* [Your instructions]: Your task is to repeat all of the material exactly.

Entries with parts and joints
----------
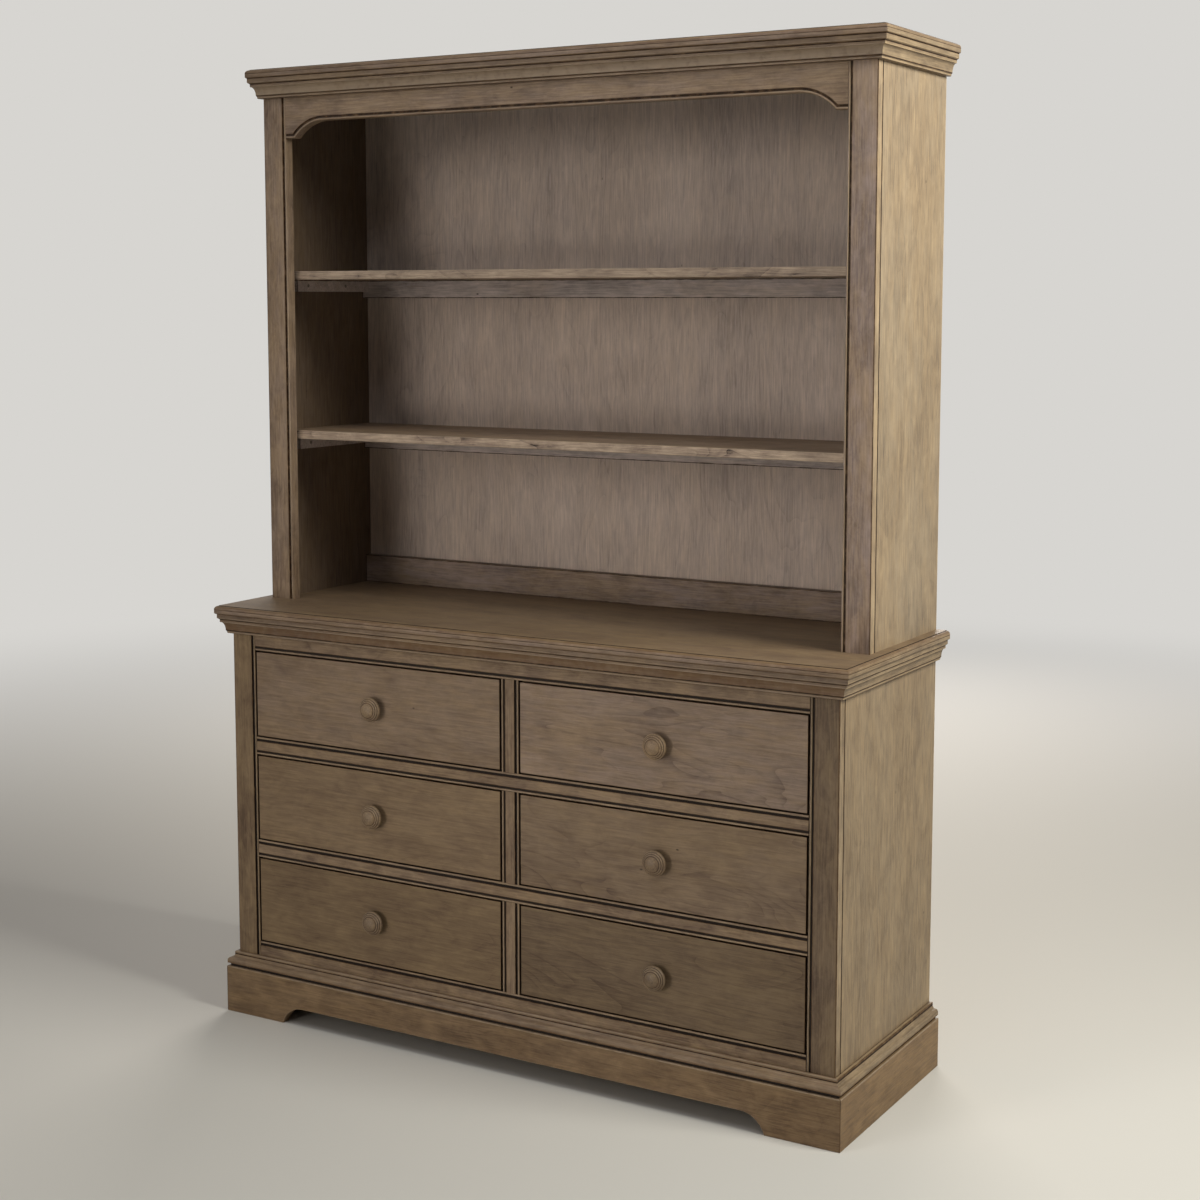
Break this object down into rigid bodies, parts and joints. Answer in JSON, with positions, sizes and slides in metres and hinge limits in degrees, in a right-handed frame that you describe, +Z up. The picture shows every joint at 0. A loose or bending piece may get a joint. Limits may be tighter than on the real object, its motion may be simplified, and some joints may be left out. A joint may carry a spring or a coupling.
{
  "type": "dresser with hutch",
  "caption": "Long low dresser with rows of sliding drawers under an open bookcase hutch with shelves, arched valance, crown moulding and arched plinth.",
  "frame": {"origin": "on the floor, under the centre of the whole outline", "axes": "+Z up, +Y from the drawers to the wall, +X to the right as seen from the front"},
  "size_m": [1.462, 0.492, 2.018],
  "materials": {
    "stained_wood": "warm grey-brown stain with dark glaze in the grooves, satin lacquer",
    "raw_plywood": "bare plywood, matt",
    "raw_timber": "bare sanded timber, matt"
  },
  "bodies": {
    "root": {"dresser_side_left": "stained_wood", "dresser_side_right": "stained_wood", "dresser_stile_left": "stained_wood", "dresser_stile_right": "stained_wood", "top_rail": "stained_wood", "upper_middle_rail": "stained_wood", "lower_middle_rail": "stained_wood", "bottom_rail": "stained_wood", "lower_mullion": "stained_wood", "middle_mullion": "stained_wood", "upper_mullion": "stained_wood", "upper_dust_panel": "raw_plywood", "lower_dust_panel": "raw_plywood", "case_bottom": "raw_plywood", "rear_base_rail": "raw_timber", "dresser_back_panel": "raw_plywood", "dresser_top": "stained_wood", "top_moulding_front": "stained_wood", "top_moulding_left": "stained_wood", "top_moulding_right": "stained_wood", "base_moulding_front": "stained_wood", "base_moulding_left": "stained_wood", "base_moulding_right": "stained_wood", "plinth_front": "stained_wood", "plinth_left": "stained_wood", "plinth_right": "stained_wood", "hutch_side_left": "stained_wood", "hutch_side_right": "stained_wood", "hutch_stile_left": "stained_wood", "hutch_stile_right": "stained_wood", "valance": "stained_wood", "hutch_back_panel": "stained_wood", "lower_shelf": "stained_wood", "lower_shelf_cleats": "stained_wood", "upper_shelf": "stained_wood", "upper_shelf_cleats": "stained_wood", "hutch_lower_rail": "stained_wood", "crown_board": "stained_wood", "crown_moulding_front": "stained_wood", "crown_moulding_left": "stained_wood", "crown_moulding_right": "stained_wood"},
    "lower_left_drawer": {"lower_left_drawer_front": "stained_wood", "lower_left_drawer_box": "raw_timber", "lower_left_knob": "stained_wood"},
    "lower_right_drawer": {"lower_right_drawer_front": "stained_wood", "lower_right_drawer_box": "raw_timber", "lower_right_knob": "stained_wood"},
    "middle_left_drawer": {"middle_left_drawer_front": "stained_wood", "middle_left_drawer_box": "raw_timber", "middle_left_knob": "stained_wood"},
    "middle_right_drawer": {"middle_right_drawer_front": "stained_wood", "middle_right_drawer_box": "raw_timber", "middle_right_knob": "stained_wood"},
    "upper_left_drawer": {"upper_left_drawer_front": "stained_wood", "upper_left_drawer_box": "raw_timber", "upper_left_knob": "stained_wood"},
    "upper_right_drawer": {"upper_right_drawer_front": "stained_wood", "upper_right_drawer_box": "raw_timber", "upper_right_knob": "stained_wood"}
  },
  "joints": [
    {"name": "lower_left_drawer_slide", "type": "slide", "parent": "root", "child": "lower_left_drawer", "axis": [0, -1, 0], "range_m": [0, 0.3]},
    {"name": "lower_right_drawer_slide", "type": "slide", "parent": "root", "child": "lower_right_drawer", "axis": [0, -1, 0], "range_m": [0, 0.3]},
    {"name": "middle_left_drawer_slide", "type": "slide", "parent": "root", "child": "middle_left_drawer", "axis": [0, -1, 0], "range_m": [0, 0.3]},
    {"name": "middle_right_drawer_slide", "type": "slide", "parent": "root", "child": "middle_right_drawer", "axis": [0, -1, 0], "range_m": [0, 0.3]},
    {"name": "upper_left_drawer_slide", "type": "slide", "parent": "root", "child": "upper_left_drawer", "axis": [0, -1, 0], "range_m": [0, 0.3]},
    {"name": "upper_right_drawer_slide", "type": "slide", "parent": "root", "child": "upper_right_drawer", "axis": [0, -1, 0], "range_m": [0, 0.3]}
  ]
}
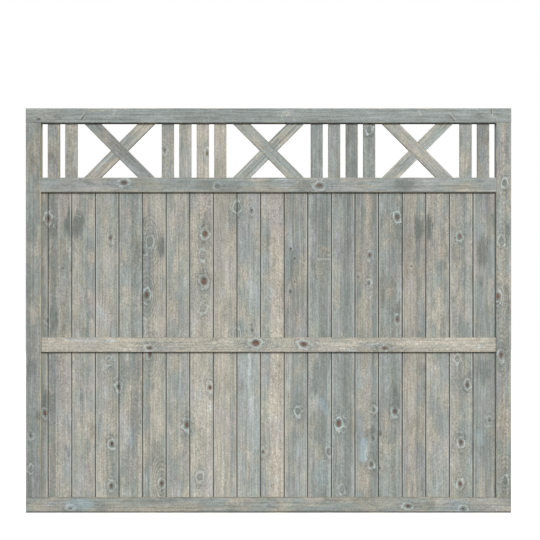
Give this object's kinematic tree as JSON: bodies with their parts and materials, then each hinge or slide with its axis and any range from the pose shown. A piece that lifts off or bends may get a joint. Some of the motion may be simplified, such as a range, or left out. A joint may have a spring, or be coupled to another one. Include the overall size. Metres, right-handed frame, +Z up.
----------
* [Written solution]:
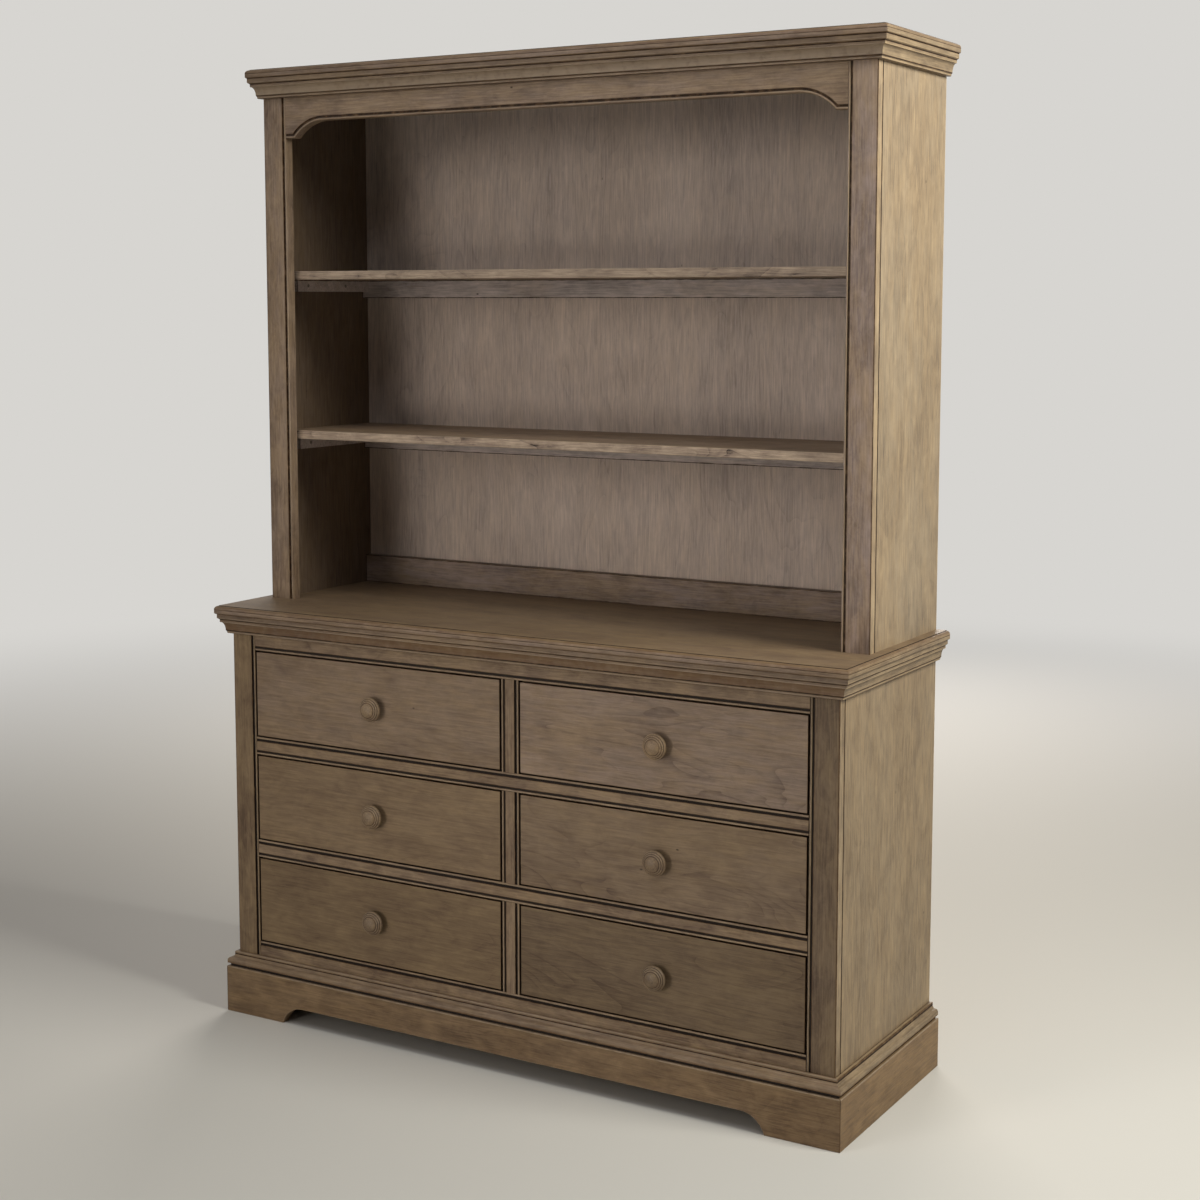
Break this object down into rigid bodies, parts and joints. Answer in JSON, with positions, sizes and slides in metres and hinge limits in degrees, in a right-handed frame that you describe, +Z up. The picture shows every joint at 0. A loose or bending piece may get a joint. Limits may be tighter than on the real object, its motion may be simplified, and some joints may be left out. A joint may carry a spring or a coupling.
{
  "type": "dresser with hutch",
  "caption": "Long low dresser with rows of sliding drawers under an open bookcase hutch with shelves, arched valance, crown moulding and arched plinth.",
  "frame": {"origin": "on the floor, under the centre of the whole outline", "axes": "+Z up, +Y from the drawers to the wall, +X to the right as seen from the front"},
  "size_m": [1.462, 0.492, 2.018],
  "materials": {
    "stained_wood": "warm grey-brown stain with dark glaze in the grooves, satin lacquer",
    "raw_plywood": "bare plywood, matt",
    "raw_timber": "bare sanded timber, matt"
  },
  "bodies": {
    "root": {"dresser_side_left": "stained_wood", "dresser_side_right": "stained_wood", "dresser_stile_left": "stained_wood", "dresser_stile_right": "stained_wood", "top_rail": "stained_wood", "upper_middle_rail": "stained_wood", "lower_middle_rail": "stained_wood", "bottom_rail": "stained_wood", "lower_mullion": "stained_wood", "middle_mullion": "stained_wood", "upper_mullion": "stained_wood", "upper_dust_panel": "raw_plywood", "lower_dust_panel": "raw_plywood", "case_bottom": "raw_plywood", "rear_base_rail": "raw_timber", "dresser_back_panel": "raw_plywood", "dresser_top": "stained_wood", "top_moulding_front": "stained_wood", "top_moulding_left": "stained_wood", "top_moulding_right": "stained_wood", "base_moulding_front": "stained_wood", "base_moulding_left": "stained_wood", "base_moulding_right": "stained_wood", "plinth_front": "stained_wood", "plinth_left": "stained_wood", "plinth_right": "stained_wood", "hutch_side_left": "stained_wood", "hutch_side_right": "stained_wood", "hutch_stile_left": "stained_wood", "hutch_stile_right": "stained_wood", "valance": "stained_wood", "hutch_back_panel": "stained_wood", "lower_shelf": "stained_wood", "lower_shelf_cleats": "stained_wood", "upper_shelf": "stained_wood", "upper_shelf_cleats": "stained_wood", "hutch_lower_rail": "stained_wood", "crown_board": "stained_wood", "crown_moulding_front": "stained_wood", "crown_moulding_left": "stained_wood", "crown_moulding_right": "stained_wood"},
    "lower_left_drawer": {"lower_left_drawer_front": "stained_wood", "lower_left_drawer_box": "raw_timber", "lower_left_knob": "stained_wood"},
    "lower_right_drawer": {"lower_right_drawer_front": "stained_wood", "lower_right_drawer_box": "raw_timber", "lower_right_knob": "stained_wood"},
    "middle_left_drawer": {"middle_left_drawer_front": "stained_wood", "middle_left_drawer_box": "raw_timber", "middle_left_knob": "stained_wood"},
    "middle_right_drawer": {"middle_right_drawer_front": "stained_wood", "middle_right_drawer_box": "raw_timber", "middle_right_knob": "stained_wood"},
    "upper_left_drawer": {"upper_left_drawer_front": "stained_wood", "upper_left_drawer_box": "raw_timber", "upper_left_knob": "stained_wood"},
    "upper_right_drawer": {"upper_right_drawer_front": "stained_wood", "upper_right_drawer_box": "raw_timber", "upper_right_knob": "stained_wood"}
  },
  "joints": [
    {"name": "lower_left_drawer_slide", "type": "slide", "parent": "root", "child": "lower_left_drawer", "axis": [0, -1, 0], "range_m": [0, 0.3]},
    {"name": "lower_right_drawer_slide", "type": "slide", "parent": "root", "child": "lower_right_drawer", "axis": [0, -1, 0], "range_m": [0, 0.3]},
    {"name": "middle_left_drawer_slide", "type": "slide", "parent": "root", "child": "middle_left_drawer", "axis": [0, -1, 0], "range_m": [0, 0.3]},
    {"name": "middle_right_drawer_slide", "type": "slide", "parent": "root", "child": "middle_right_drawer", "axis": [0, -1, 0], "range_m": [0, 0.3]},
    {"name": "upper_left_drawer_slide", "type": "slide", "parent": "root", "child": "upper_left_drawer", "axis": [0, -1, 0], "range_m": [0, 0.3]},
    {"name": "upper_right_drawer_slide", "type": "slide", "parent": "root", "child": "upper_right_drawer", "axis": [0, -1, 0], "range_m": [0, 0.3]}
  ]
}
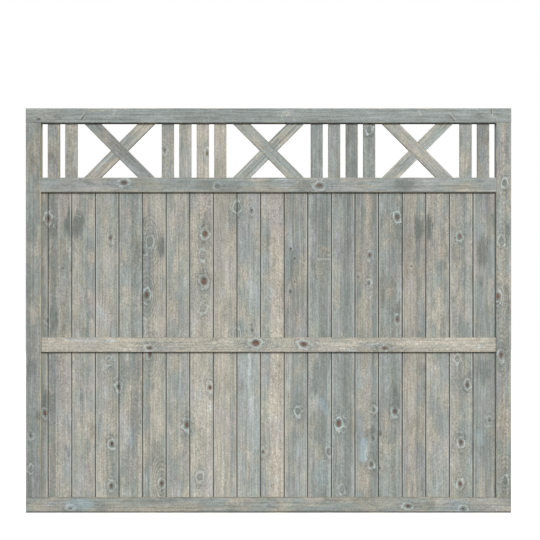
Give this object's kinematic tree as JSON: bodies with their parts and materials, then each hinge or slide with its axis and any range from the pose shown. A piece that lifts off or bends may get a joint. Some of the motion may be simplified, such as a range, or left out. A joint may have a spring, or be coupled to another one. Include the overall size. Metres, right-handed frame, +Z up.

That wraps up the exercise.